What if I just don’t do anything?
Unless you’re ready to face a potential audit from hell and substantial civil penalties, you should disclose now.
I’ve closed my foreign accounts. Do I still need to report?
No, going forward you may not have any foreign reporting requirements. However, your prior returns and un-filed FBARs will remain open for examination. Just how long depends:
- In general, a tax return can be audited for up to 3 years after filing, and the IRS can assess penalties for FBAR non-compliance for up to 6 years from the date due.
- If you failed to include income attributable to foreign financial assets in excess of $5,000, the IRS can audit your return for up to 6 years.
- If you under-report your gross income by more than 25%, the IRS can audit the return for up to 6 years.
- If you were required to file an international information return, such as a Form 8938 or Form 5471, and did not file it, the IRS can audit your return at any time (i.e., the statute of limitations doesn’t begin to run).
What are your fees for a streamlined filing?
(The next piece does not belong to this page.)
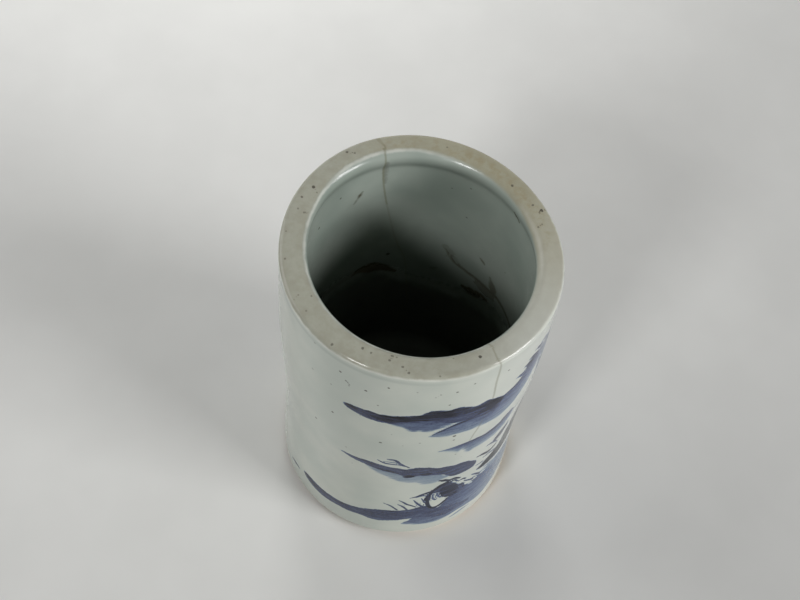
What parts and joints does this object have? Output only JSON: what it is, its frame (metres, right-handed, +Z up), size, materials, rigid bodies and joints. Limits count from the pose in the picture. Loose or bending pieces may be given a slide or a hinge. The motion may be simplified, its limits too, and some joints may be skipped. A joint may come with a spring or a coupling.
{
  "type": "brush pot",
  "caption": "Cylindrical blue-and-white porcelain brush pot with slightly waisted sides, a broad flat rim, a deep round well for brushes and an unglazed foot ring.",
  "frame": {"origin": "centre of the foot ring's resting plane", "axes": "+Z up along the pot's axis to the rim; +Y points to the far side in the picture and +X to its right"},
  "size_m": [0.091, 0.091, 0.138],
  "materials": {
    "biscuit": "matt fired porcelain, burnt orange at the bare foot",
    "outer_glaze": "glossy bluish-grey clear glaze over underglaze blue painting",
    "inner_glaze": "glossy pale blue-green glaze",
    "base_glaze": "glossy bluish-grey clear glaze"
  },
  "bodies": {
    "root": {"porcelain_body": "biscuit", "outer_glaze": "outer_glaze", "inner_glaze": "inner_glaze", "base_glaze": "base_glaze"}
  },
  "joints": []
}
It varies so significantly from case to case that even providing a range would not be helpful. It’s sometimes more than clients anticipate but far less penalties that they could face from non-compliance.
Offshore compliance is often a complex minefield. It’s messy and nerve-racking. Penalties can be steep.
Many CPAs and even general practice lawyers decide they should start casually handling these cases. After they’ve handled several or maybe even a few dozen streamlined filings, one of their clients finally gets a nasty penalty letter from the IRS. The client gets stuck with the IRS bill and significant attorney’s fees to appeal or litigate the penalty.
So while cost will be an important factor, it might not be wise to make it the only factor. You should go with a tax attorney who you feel has the requisite experience and competence to handle your particular matter.